Except as herein specifically noted under Exception 6, the report of the special referee is confirmed in each and every particular and made the judgment of this Court, save as it may be inconsistent with any portion of this decree.
Let the mortgage that covers the home, or the Bethea place, and whereon is situate the homestead, be signed by Lila Stanton Lynch and Norman W. Lynch in their own right, and by J. Alex Stanton, LeRoy Stanton, and Lila Moore Stanton, the minors, by Lila Stanton Lynch as general guardian; and let the mortgage on the other property be signed by J. Alex Stanton, LeRoy Stanton, and Lila Moore Stanton, the minors, by Lila Stanton Lynch, as general guardian; and let all the notes or bonds secured by the mortgage be signed individually by Lila Stanton Lynch and Norman W. Lynch.

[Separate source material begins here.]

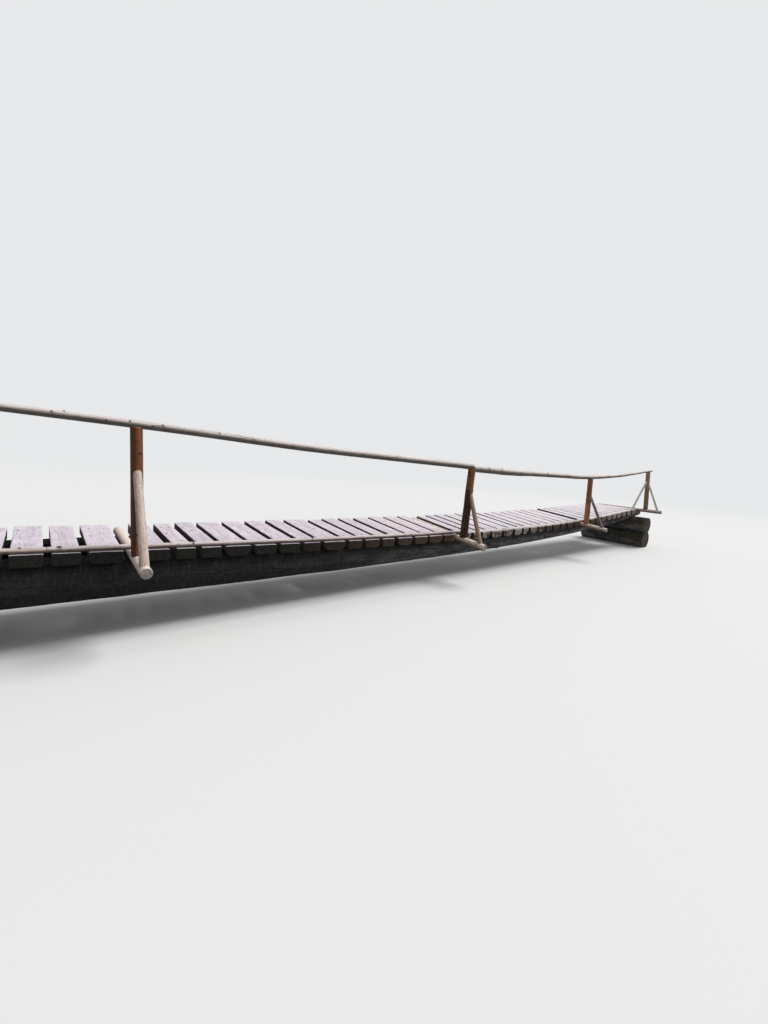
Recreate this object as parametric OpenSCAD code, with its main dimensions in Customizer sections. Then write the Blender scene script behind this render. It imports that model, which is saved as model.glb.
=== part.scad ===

And such mortgages, when made and executed, are hereby declared and decreed to cover all of the right, title, and interest whatsoever of the parties in and to the lands in the complaint in this cause set out and described, and which right, title, and interest as shown by this proceeding, are a fee-simple title in possession.
Mr. J.J. Evans, for appellant, cites: Highest duty is cast upon everyone when minors submit their rights to Court's protection: 108 S.E., 411.
Mr. W.C. Moore, for respondent.
January 10, 1933. The opinion of the Court was delivered by
The order of his Honor, Circuit Judge Wm. H. Townsend, appealed from in this case, is satisfactory to this Court. The exceptions are overruled, and the order which will be reported, is affirmed.
MRS CHIEF JUSTICE BLEASE concurs.
MESSRS. JUSTICES CARTER and BONHAM and CIRCUIT JUDGE G. DEWEY OXNER, ACTING ASSOCIATE JUSTICE, concur in result.